I
— Não posso mais! Estou resolvida!
— Não diga isso. Fique mais calma. Somos espíritas e…
— Não, Agenor! Não quero mais filhos. Nem esse e nem a possibilidade de outros. Estou decidida.
— Se houvesse realmente necessidade… Mas você está forte, robusta… Isso é meia-morte. Pense bem. Olhe o “deixai vir a mim os pequeninos!…” ( † )
— Não. É muita gente que faz isso, por que não posso fazer? Vou agora ao hospital tratar de meu caso… Estou resolvida.
Assim falando, Carolina ralhou com os três filhos pequenos e deixou a casa, nervosa, acompanhada de Agenor.
II
— Quero falar com o doutor. Ele está?
— Minha senhora, ele está operando agora. Não deve demorar muito.
Nisso, um senhor ao lado pergunta:
— Quem está ele operando? É uma senhora loura?
E o porteiro, respeitoso, respondeu em voz baixa:
— Não, meu senhor. É uma senhora que acaba de chegar perdendo muito sangue. É alguma coisa de aborto.

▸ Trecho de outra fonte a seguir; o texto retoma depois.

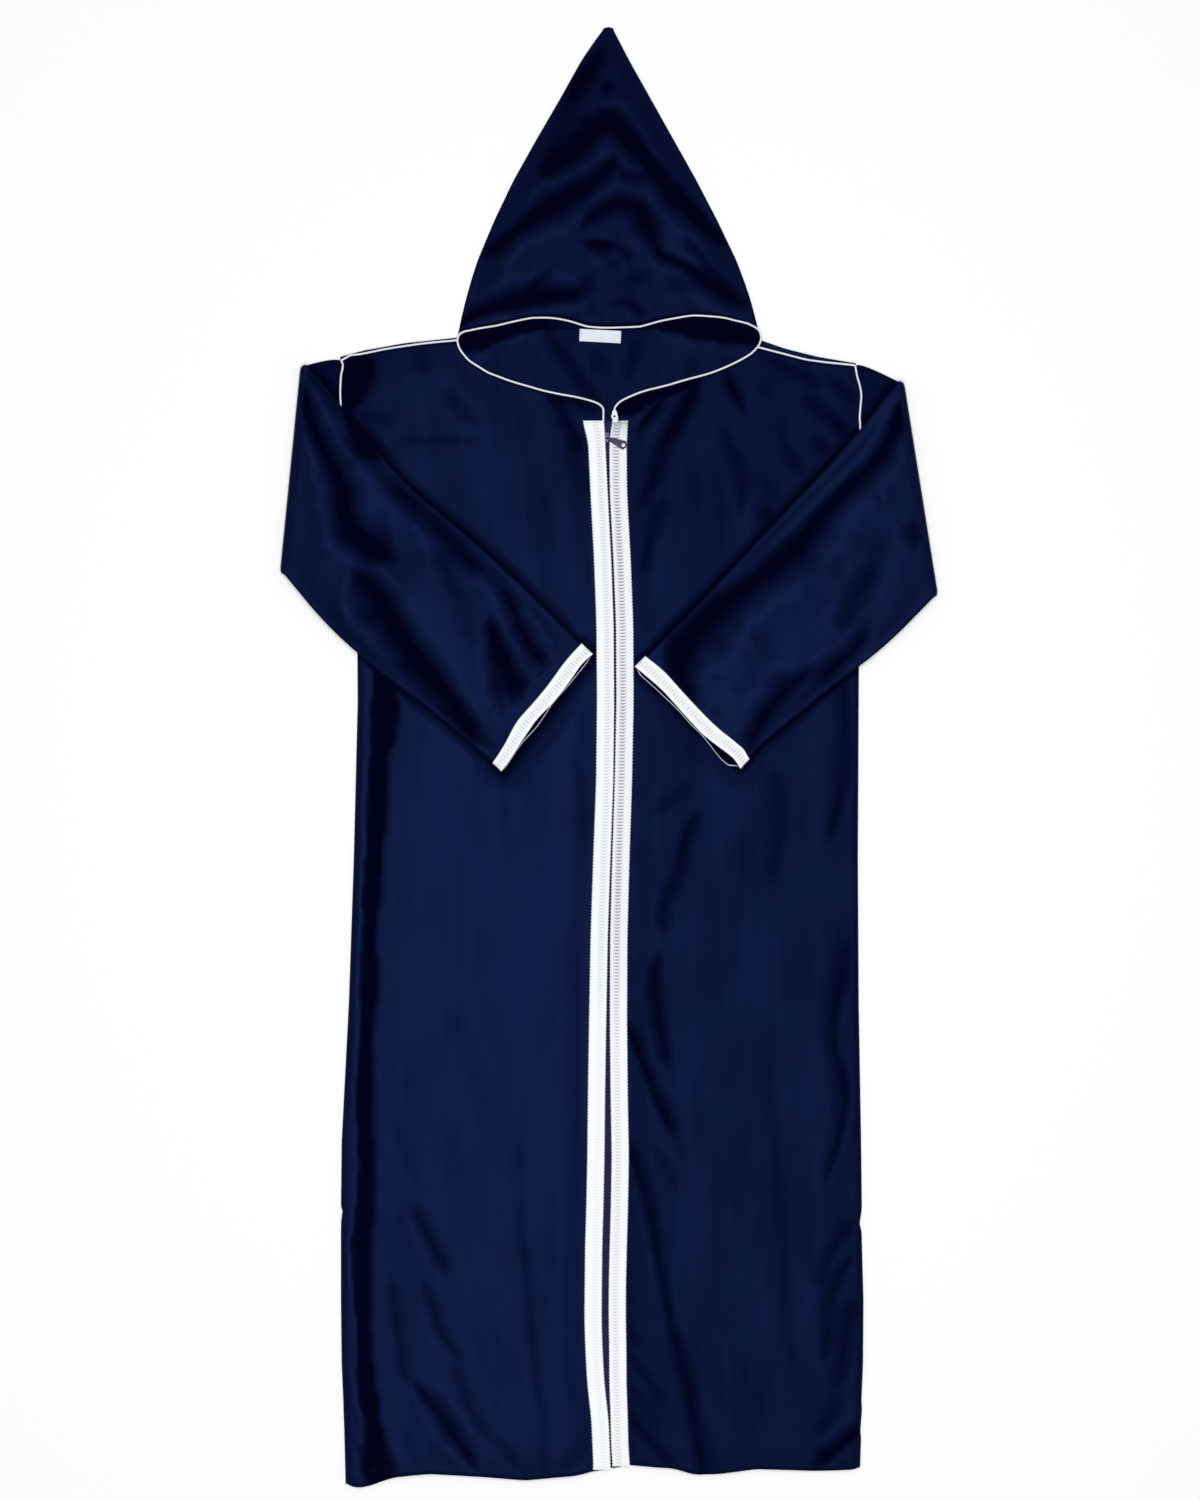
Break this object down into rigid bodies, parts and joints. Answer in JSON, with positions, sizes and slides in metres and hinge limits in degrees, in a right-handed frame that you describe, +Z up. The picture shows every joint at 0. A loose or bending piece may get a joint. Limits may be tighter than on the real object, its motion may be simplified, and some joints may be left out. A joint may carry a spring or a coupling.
{
  "type": "djellaba robe",
  "caption": "Long hooded robe laid flat and face up, with a zip front edged in braid, corded neck, shoulder and armhole seams, and sleeves folded in over the front.",
  "frame": {"origin": "on the surface the robe lies on, under the middle of its outline", "axes": "+Z up from the surface, +Y from the hem towards the hood's tip, +X towards the wearer's left sleeve"},
  "size_m": [0.8216, 1.8248, 0.0178],
  "materials": {
    "navy_satin": "satin weave with a soft sheen",
    "white_braid": "ribbed braid",
    "white_cord": "smooth covered cord",
    "label_tape": "woven tape",
    "zip_tape": "twill tape",
    "zip_coil": "moulded coil",
    "zip_metal": "semi-gloss",
    "tab_metal": "semi-gloss"
  },
  "bodies": {
    "robe": {"back_panel": "navy_satin", "front_right": "navy_satin", "front_left": "navy_satin", "sleeve_right": "navy_satin", "sleeve_left": "navy_satin", "hood": "navy_satin", "cuff_band_right": "white_braid", "cuff_band_left": "white_braid", "band_right": "white_braid", "band_left": "white_braid", "piping_neck": "white_cord", "piping_shoulder_right": "white_cord", "piping_shoulder_left": "white_cord", "piping_armhole_right": "white_cord", "piping_armhole_left": "white_cord", "collar_loop": "white_cord", "neck_label": "label_tape", "zip_tape_right": "zip_tape", "zip_tape_left": "zip_tape", "zip_coil": "zip_coil", "zip_slider": "zip_metal"},
    "pull_tab": {"zip_pull": "tab_metal"}
  },
  "joints": [
    {"name": "pull_lift", "type": "hinge", "parent": "robe", "child": "pull_tab", "pos_m": [-0.0026, 0.3983, 0.0082], "axis": [0, -1, 0], "range_deg": [0, 180]}
  ]
}
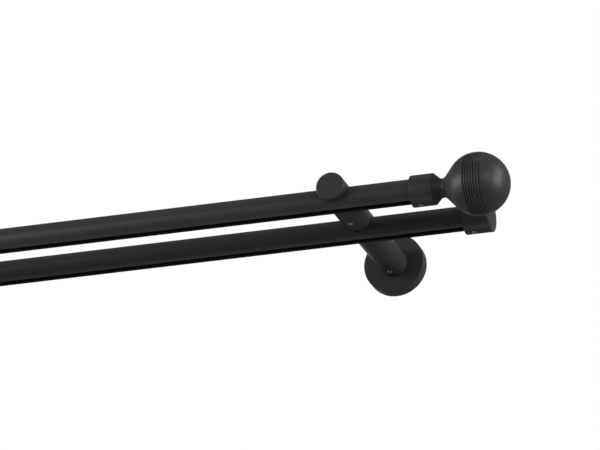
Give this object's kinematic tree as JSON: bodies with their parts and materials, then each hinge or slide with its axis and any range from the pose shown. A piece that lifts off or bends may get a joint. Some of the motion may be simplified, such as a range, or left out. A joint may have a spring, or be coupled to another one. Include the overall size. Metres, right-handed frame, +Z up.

Está passando muito mal.
Agenor olhou significativamente para Carolina…
III
— A senhora loura é sua parenta? — Pergunta Carolina, ao vizinho da poltrona.
— Sim. É minha tia.
— De que se vai operar?
— Ela, minha senhora, desde que perdeu o último filho, está perturbada. Vão fazer uma operação na cabeça dela, para ver se melhora o gênio.
Agenor voltou a olhar expressivamente para Carolina…
IV
Eis que passam dois homens em avental branco, e Carolina, atenta ao movimento em torno, na expectativa de falar ao facultativo, ouviu, de relance:
— As cifras estatísticas de câncer uterino são avultadas, — disse um.
— E aqui, na região, a incidência é grande? Pergunta o outro.
— Muitíssimo. Basta ver que a enfermaria feminina sempre está com três a quatro casos… Agenor, ainda uma vez, olhou incisivamente para Carolina…
V
Carolina levanta-se, resoluta.
Agenor segue.
Vão transpondo a porta principal da casa de saúde, quando o solícito porteiro inquire:
— Não vai esperar, minha senhora?
— Não, meu amigo. O doutor está demorando. Preciso cuidar das crianças. Obrigada. Até logo.
— Então, Calu, em que ficamos? — Pergunta Agenor, ao descer a rampa do hospital.